The contractor told Vocativ that a good chunk of the first day of any construction job at a prison is spent going through prison security’s “truck trap,” an entrance to the prison where contractors have their vehicles and equipment checked before being allowed to enter secure sections of the facilities. “We literally show up with trucks full of tools,” the employee says. “[Guards] check everything in your truck; they want to know how many Band-Aids are in your toolbox.”

After the initial inspection, he says that most of their equipment stays at the prison over the course of the weeks or months it takes to complete a job. At the end of every workday, the workers take their “sharps”—items that could be found by an inmate and used as a weapon—and put them in a “sharp box,” which leaves the prison with the employee every day. But as the job proceeds, security gets less stringent. While the equipment that goes in and out of the prison is accounted for, the contractors aren’t searched for contraband, he said.

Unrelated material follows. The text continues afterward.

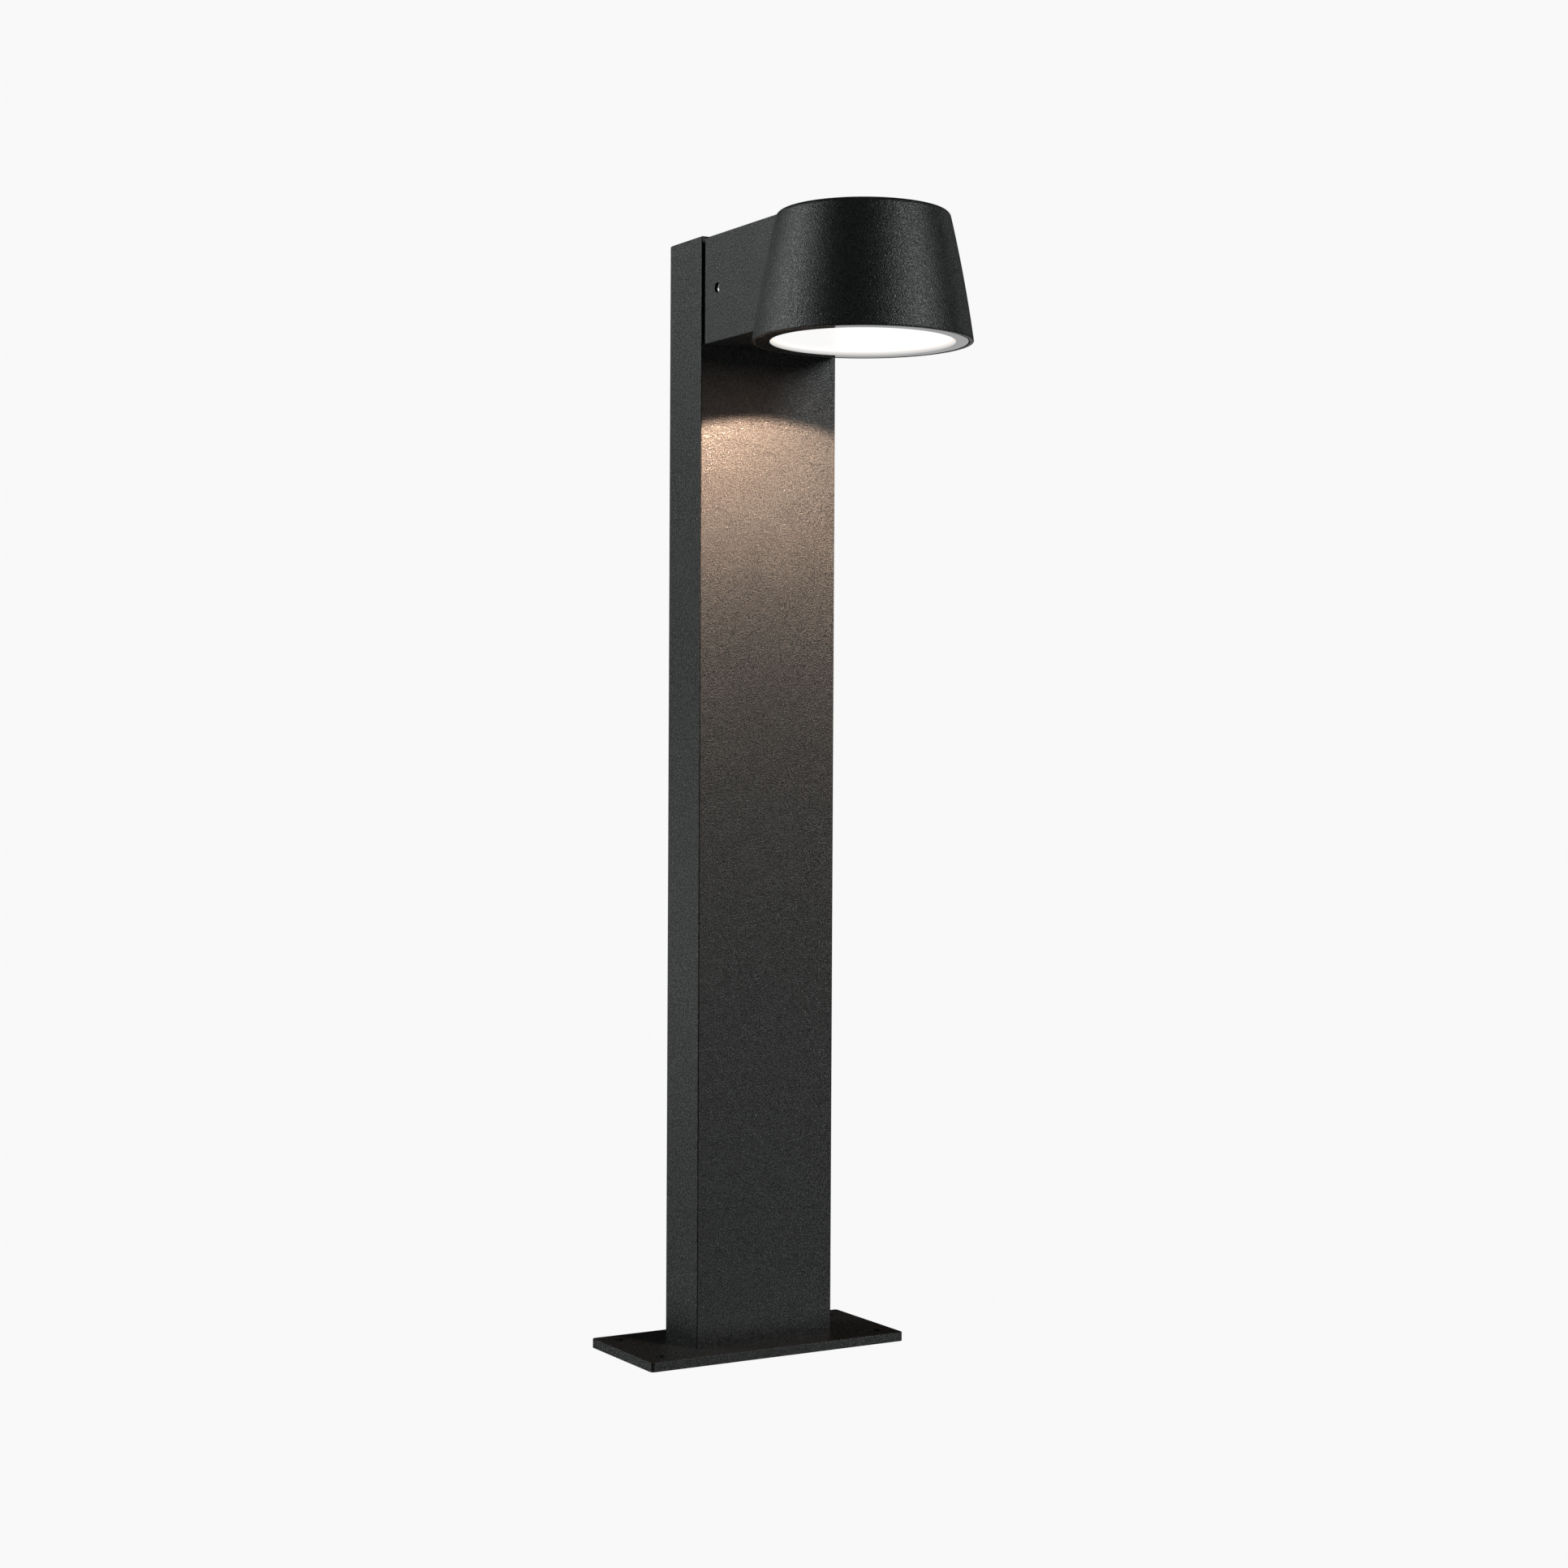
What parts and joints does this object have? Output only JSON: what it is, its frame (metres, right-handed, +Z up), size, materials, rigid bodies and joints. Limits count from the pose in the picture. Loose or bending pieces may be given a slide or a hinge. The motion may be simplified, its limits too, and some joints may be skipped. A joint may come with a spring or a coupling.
{
  "type": "bollard light",
  "caption": "Low path light: a rectangular coated post on a bolt-down plate, with a box arm and a round flared downlight head with a flat opal cover.",
  "frame": {"origin": "centre of the ground fixing pattern on the base plate's underside", "axes": "+Z up the post, X across the post's wide faces, the arm and head reach out along -Y"},
  "size_m": [0.157, 0.2037, 0.6],
  "materials": {
    "anthracite_coat": "fine-textured anthracite powder coat",
    "coated_steel": "fine-textured anthracite powder coat",
    "stainless_steel": "plain stainless steel",
    "zinc_plated_steel": "bright zinc plating",
    "black_rubber": "matte",
    "foam_rubber": "matte foam",
    "bare_aluminium": "rolled sheet",
    "grey_silicone": "matte",
    "white_board": "satin solder mask",
    "phosphor": "matte",
    "white_plastic": "matte",
    "opal_cover": "smooth opal plastic with a black border",
    "driver_plastic": "satin",
    "terminal_plastic": "satin",
    "brass_insert": "satin",
    "tinned_brass": "satin tin",
    "brown_insulation": "satin",
    "blue_insulation": "satin",
    "green_yellow_insulation": "satin",
    "red_insulation": "satin",
    "black_insulation": "satin"
  },
  "bodies": {
    "post_assembly": {"base_plate": "coated_steel", "base_screws": "stainless_steel", "base_grommet": "black_rubber", "post": "anthracite_coat", "post_cap": "anthracite_coat", "mounting_bracket": "zinc_plated_steel", "rivet_nuts": "zinc_plated_steel", "bracket_screws": "zinc_plated_steel", "post_grommet": "black_rubber", "rear_gasket": "foam_rubber"},
    "lamp_unit": {"lamp_housing": "anthracite_coat", "carrier_plate": "bare_aluminium", "carrier_screws": "zinc_plated_steel", "thermal_pad": "grey_silicone", "led_board": "white_board", "board_screws": "zinc_plated_steel", "led_chips": "phosphor", "reflector": "white_plastic", "front_cover": "opal_cover", "cover_seal": "black_rubber", "led_driver": "driver_plastic", "driver_pad": "grey_silicone", "lead_grommet": "black_rubber", "terminal_block": "terminal_plastic", "terminal_inserts": "brass_insert", "terminal_screws": "zinc_plated_steel", "terminal_fixing_screws": "zinc_plated_steel", "earth_tag": "tinned_brass", "earth_screw": "zinc_plated_steel", "live_lead": "brown_insulation", "neutral_lead": "blue_insulation", "earth_lead": "green_yellow_insulation", "led_positive_lead": "red_insulation", "led_negative_lead": "black_insulation"},
    "left_set_screw": {"left_set_screw": "stainless_steel"},
    "right_set_screw": {"right_set_screw": "stainless_steel"}
  },
  "joints": [
    {"name": "lamp_removal", "type": "slide", "parent": "post_assembly", "child": "lamp_unit", "axis": [0, -1, 0], "range_m": [0, 0.05]},
    {"name": "left_set_screw_travel", "type": "slide", "parent": "lamp_unit", "child": "left_set_screw", "axis": [-1, 0, 0], "range_m": [0, 0.005]},
    {"name": "right_set_screw_travel", "type": "slide", "parent": "lamp_unit", "child": "right_set_screw", "axis": [1, 0, 0], "range_m": [0, 0.005]}
  ]
}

“There are no metal detectors or dogs, and they don’t frisk you, or anything,” he said. “Anything you can conceal under your clothes or in your lunchbox you’d be able to get into the prison.”  The workers’ proximity to inmates varies. Interaction with inmates is not allowed, but often happens, he said.

For civilian employees—vocational instructors, kitchen coordinators, teachers, etc.—the check for contraband is even less intrusive, corrections workers said. “I open up my lunch cooler and show I.D.,” said one civilian employee. He said he doesn’t have to go through a metal detector and isn’t normally frisked by guards.

“There is a metal detector but only for visitors,” he said. “I’ve only been frisked once in my 10 years and that was on the way out.”

Vocativ contacted the New York State Department of Corrections to ask them about security protocols with contractors and civilian employees, but a spokeswoman said the agency is not releasing any information. There are no further details on the agency’s website.

When corrections employees are caught slipping inmates contraband, it generally is drugs or cell phones, not weapons or tools that could be used in a prison escape. Investigators are reportedly questioning a civilian employee who works in the prison’s tailor shop who may have had a romantic relationship with Matt. Prison officials haven’t commented publicly on the report.

Matt was serving a 25-year-to-life sentence for beating a man to death in 1997. Sweat was serving a life sentence without the possibility of parole for the 2002 murder of a sheriff’s deputy in Broome County, in western New York.